Despite the odds, Kolenič said, support for the LGBT community from the Office of the Deputy Prime Minister for Human Rights and National Minorities is now greater than it was in the past. He cited conferences organised by the office and brochures that they are planning to issue.
“But it’s still too little,” he said, adding that the community is less than satisfied with the current position of the non-heterosexual minority in society, the main failure being the fact that only NGOs are keeping alive public discussion on related topics through events such as the Rainbow Pride march or the Inakosť Film Festival.
Ready to accept same-sex love?
Politicians tend to excuse their lack of action in the sphere of LGBT rights with the argument that society is not yet ready to accept some legislative steps that would improve the rights of non-heterosexual people in Slovakia. But the LGBT community itself dismisses this as a false argument, saying that society is becoming more and more open and accepting of people with other-than-heterosexual orientations.
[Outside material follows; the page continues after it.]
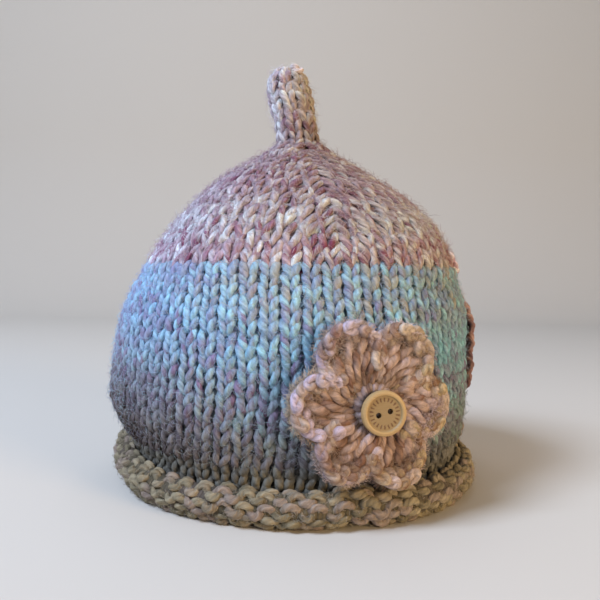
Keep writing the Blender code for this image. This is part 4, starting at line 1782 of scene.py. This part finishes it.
    def heart(self) -> bpy.types.Object:
        """The ring of chain at the flower's middle, which shows round the button, and the clefts' ties.

        Returns:
            The piece.
        """
        rng = np.random.default_rng(47)
        piece = Piece("flower_heart")
        turn = np.linspace(0.0, 2.0 * np.pi, 90, endpoint=False)
        for strand in (0.0, np.pi):
            wind = self.heart_links * turn + strand
            reach = self.heart_reach[0] + self.heart_reach[1] * np.cos(wind)
            out = self.heart_height[0] + self.heart_height[1] * np.sin(wind)
            self.lay(piece, rng, reach * np.cos(turn), reach * np.sin(turn), out, self.heart_gauge, True)
        s = np.linspace(0.0, 1.0, 20)
        angles = [p[0] for p in self.petals]
        for a, b in zip(angles, angles[1:] + [angles[0] + 360.0]):
            middle = math.radians((a + b) / 2.0)
            for side in (-1.0, 1.0):
                # A slip stitch runs up each side of the cleft between two petals
                reach = self.tie_reach[0] + (self.tie_reach[1] - self.tie_reach[0]) * s
                aside = side * (self.tie_aside[0] + self.tie_aside[1] * np.sin(np.pi * s))
                right = reach * math.cos(middle) - aside * math.sin(middle)
                up = reach * math.sin(middle) + aside * math.cos(middle)
                out = self.tie_height[0] + (self.tie_height[1] - self.tie_height[0]) * s
                out = out + self.tie_arch * np.sin(np.pi * s)
                self.lay(piece, rng, right, up, out, self.tie_gauge * (1.0 - 0.3 * s))
        return piece.make(self.yarn)

    def halo(self) -> bpy.types.Object:
        """Stray fibres over the flower's face and outline.

        Returns:
            The piece.
        """
        rng = np.random.default_rng(59)
        piece = Piece("flower_fuzz")
        _, right, up, out = self.directions()
        # (fibres, least and most of the square of their share of the outline's reach, their length)
        for count, least, most, size in ((8500, 0.03, 0.92**2, 1.9 * MM), (6000, 0.84, 1.0, 2.4 * MM)):
            angle = rng.uniform(0.0, 2.0 * np.pi, count)
            share = np.sqrt(rng.uniform(least, most, count))
            reach = share * (self.petal_reach(angle) - self.fuzz_inset)
            # The face rises towards the petals' rims and falls at the outline
            high = (3.0 + 1.9 * smooth_step(0.5, 0.8, share) - 2.6 * smooth_step(0.9, 1.0, share)) * MM
            base = self.place(reach * np.cos(angle), reach * np.sin(angle), high)
            edge = smooth_step(0.85, 1.0, share)[:, None]
            away = np.cos(angle)[:, None] * right + np.sin(angle)[:, None] * up
            facing = unit((1.0 - edge) * out + edge * (away + 0.3 * out))
            tone = FLOWER_DYE.dye(rng, base[:, 2], angle * 15 * MM)
            # Painted light: the fibres are lighter than their yarn
            tone = tuple(np.minimum(self.fuzz_painted_light * c, 1.0) for c in tone)
            halo = Halo(length=size, radius=self.fuzz_gauge, stand=self.fuzz_stand)
            halo.add(piece, rng, base, facing, tone)
        return piece.make(self.fuzz)

    def build(self) -> dict[str, bpy.types.Object]:
        """Makes the flower's pieces, rides them on the root and says what they stand for.

        Returns:
            The pieces, by the names that the log gives them.
        """
        pieces = {
            "fans": self.fans(),
            "edging": self.edging(),
            "heart": self.heart(),
            "flower fuzz": self.halo(),
        }
        ground = self.ground()
        for made in (ground, *pieces.values()):
            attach(made, "root")
            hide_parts("flower")
        return {"flower_ground": ground, **pieces}


@dataclass
class Button:
    """The wooden button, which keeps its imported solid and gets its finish."""

    flower: Flower
    turn: float = 10.0  # its right edge stands off the flower by this angle

    def build(self) -> bpy.types.Object:
        """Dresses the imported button.

        Returns:
            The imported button.
        """
        low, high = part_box("button")
        centre = tuple((a + b) / 2.0 for a, b in zip(low, high))
        _, right, up, out = self.flower.directions()
        turn = math.radians(self.turn)
        face_right = math.cos(turn) * right + math.sin(turn) * out
        face_out = math.cos(turn) * out - math.sin(turn) * right
        axes = Matrix((face_right, up, face_out)).transposed()
        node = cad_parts["button"]
        wood = BurntBirch(centre=centre, turn=tuple(axes.to_euler())).build()
        node.data.materials.clear()
        node.data.materials.append(wood)
        return node


# Studio


@dataclass
class Studio:
    """A plain pale floor that curves up behind, soft light from the left, and the camera."""

    form: CosyForm
    camera_turn: float = 12.0
    distance: float = 0.292
    eye: float = 0.0875
    focal_pixels: float = 675.0
    pixels: float = 600.0
    axis_pixel: float = 295.0  # column of the cover's axis
    level_pixel: float = 265.0  # row of the horizon
    roll: float = 0.9
    film: float = 36.0
    paper_back: float = 0.75  # metres from the cover to where the paper starts to curve up
    paper_bend: float = 0.35
    paper_reach: float = 3.0
    paper_half: float = 3.5
    aim_height: float = 0.06
    sky: str = "#dfe3ee"
    sky_strength: float = 0.30

    def camera(self) -> None:
        """The camera, at the photograph's place, looking a little down and a little past the cover."""
        turn = math.radians(self.camera_turn)
        data = bpy.data.cameras.new("camera")
        made = bpy.data.objects.new("camera", data)
        bpy.context.scene.collection.objects.link(made)
        data.sensor_width = self.film
        data.lens = self.film * self.focal_pixels / self.pixels
        data.clip_start = 0.01
        data.clip_end = 50.0
        half = self.pixels / 2.0
        down = math.atan((half - self.level_pixel) / self.focal_pixels)
        aside = math.atan((half - self.axis_pixel) / self.focal_pixels)
        made.location = (
            self.form.axis[0] + self.distance * math.sin(turn),
            self.form.axis[1] - self.distance * math.cos(turn),
            self.eye,
        )
        aim = (
            Matrix.Rotation(turn - aside, 3, "Z")
            @ Matrix.Rotation(math.pi / 2.0 - down, 3, "X")
            @ Matrix.Rotation(math.radians(self.roll), 3, "Z")
        )
        made.rotation_euler = aim.to_euler()
        bpy.context.scene.camera = made

    def floor(self) -> None:
        """A sheet of pale paper: flat, then curving up into a wall. Its profile is carried along a line."""
        bend = np.linspace(0.0, np.pi / 2.0, 16)
        radius, back = self.paper_bend, self.paper_back
        profile = np.concatenate(
            [
                [[-self.paper_reach, 0.0]],
                np.stack([back + radius * np.sin(bend), radius - radius * np.cos(bend)], axis=-1),
                [[back + radius, self.paper_reach]],
            ]
        )
        turn = math.radians(self.camera_turn)
        ahead = np.array([-math.sin(turn), math.cos(turn), 0.0])
        side = np.array([math.cos(turn), math.sin(turn), 0.0])
        across = np.array([-self.paper_half, self.paper_half])
        points = (
            profile[:, None, :1] * ahead
            + across[None, :, None] * side
            + profile[:, None, 1:] * np.array([0.0, 0.0, 1.0])
        )
        grey = np.full(points.shape, 0.5)
        piece = Piece("paper_floor")
        piece.add_grid(points[:, ::-1], (grey, grey), False)
        made = piece.make(Matt("pale_cream_paper", "#cfcac0").build())

    def light(
        self, name: str, place: tuple[float, float, float], size: float, watts: float, colour: str
    ) -> None:
        """Adds one soft square light, aimed at the cover's middle.

        Args:
            name: the light's name.
            place: metres to the camera's right, ahead of it past the cover's axis, and up.
            size: its side.
            watts: its power.
            colour: its colour.
        """
        data = bpy.data.lights.new(name, "AREA")
        data.size = size
        data.energy = watts
        data.color = tuple(linear(colour))
        made = bpy.data.objects.new(name, data)
        bpy.context.scene.collection.objects.link(made)
        turn = math.radians(self.camera_turn)
        right = np.array([math.cos(turn), math.sin(turn), 0.0])
        ahead = np.array([-math.sin(turn), math.cos(turn), 0.0])
        spot = place[0] * right + place[1] * ahead + np.array([0.0, 0.0, place[2]])
        made.location = spot
        ray = Vector((0.0, 0.0, self.aim_height)) - Vector(spot)
        made.rotation_euler = ray.to_track_quat("-Z", "Y").to_euler()

    def build(self) -> None:
        """Sets up the studio."""
        self.camera()
        self.floor()
        self.light("window", (-0.80, -0.50, 1.15), 0.5, 25.0, "#d3e3ff")
        self.light("fill", (0.80, -0.70, 0.24), 0.4, 8.5, "#ffd595")
        self.light("top", (-0.1, 0.4, 1.3), 0.8, 2.5, "#f4f4ff")
        # Plain display of the colours, without a film curve
        bpy.context.scene.view_settings.view_transform = "Standard"
        world = bpy.data.worlds.new("studio")
        bpy.context.scene.world = world
        world.use_nodes = True
        sky = {"Color": (*linear(self.sky), 1.0), "Strength": self.sky_strength}
        connect(world.node_tree.nodes["Background"], sky)


def main() -> None:
    """Builds the dressed cosy."""
    logging.basicConfig(level=logging.INFO, format="%(message)s")
    form = CosyForm()
    knit_yarn = PliedYarn("marled_wool_blend_yarn").build()
    crown_yarn = PliedYarn(
        "loosely_plied_wool_blend_yarn", turn=14.0 * MM, ridge=0.38 * MM, groove_painted_shade=0.6, spread=1.0
    ).build()
    flower_yarn = PliedYarn(
        "rose_wool_blend_yarn", fibre=0.9 * MM, clump=1.2 * MM, groove_painted_shade=0.6, spread=0.8
    ).build()
    fuzz = StrayFibre("stray_wool_fibres").build()
    flower = Flower(form, flower_yarn, fuzz)
    for maker in (Knitting(form, knit_yarn, crown_yarn, fuzz), flower):
        for name, made in maker.build().items():
            LOG.info("%s: %s, %d faces", name, made.name, len(made.data.polygons))
    LOG.info("button: %s", Button(flower).build().name)
    Studio(form).build()


if __name__ == "__main__":
    main()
According to Schlesinger, there has been limited recognition by all governments, regardless of their ideological basis, that there is no room in terms of public debate about registered partnerships of same-sex couples, for instance, and that expert discussion needs to be launched first.
“Politicians keep talking about the need for public and expert discussion, but their deeds are the exact opposite of that – as seen from their recent decision to not establish the LGBT committee within the government’s council,” Kolenič agreed, adding that there are parties in the government unable to free themselves from the “unjustified, panicked fear of losing voters”.
Paradoxically, Kolenič said, most people in Slovakia long ago understood that human rights are no threat to anyone and that all people, including LGBT people, have the right to a dignified life.
Schlesinger also said that the community feels a change in the perception of LGBT people among the majority, and added that research that the Queer Leaders Forum conducted a couple of years ago showed that more than half of Slovakia’s population has nothing against registered partnerships, although there were still some negative sentiments when it came to the adoption of children. She put this down to the fact that this issue has been discussed for a much shorter time in the public arena.
“The only thing people are missing is information,” Schlesinger said. “And if they get the information, their view of things changes. Our feeling is that society is changing and becoming much more open not only towards otherness in sexual orientation but also towards any other differences.”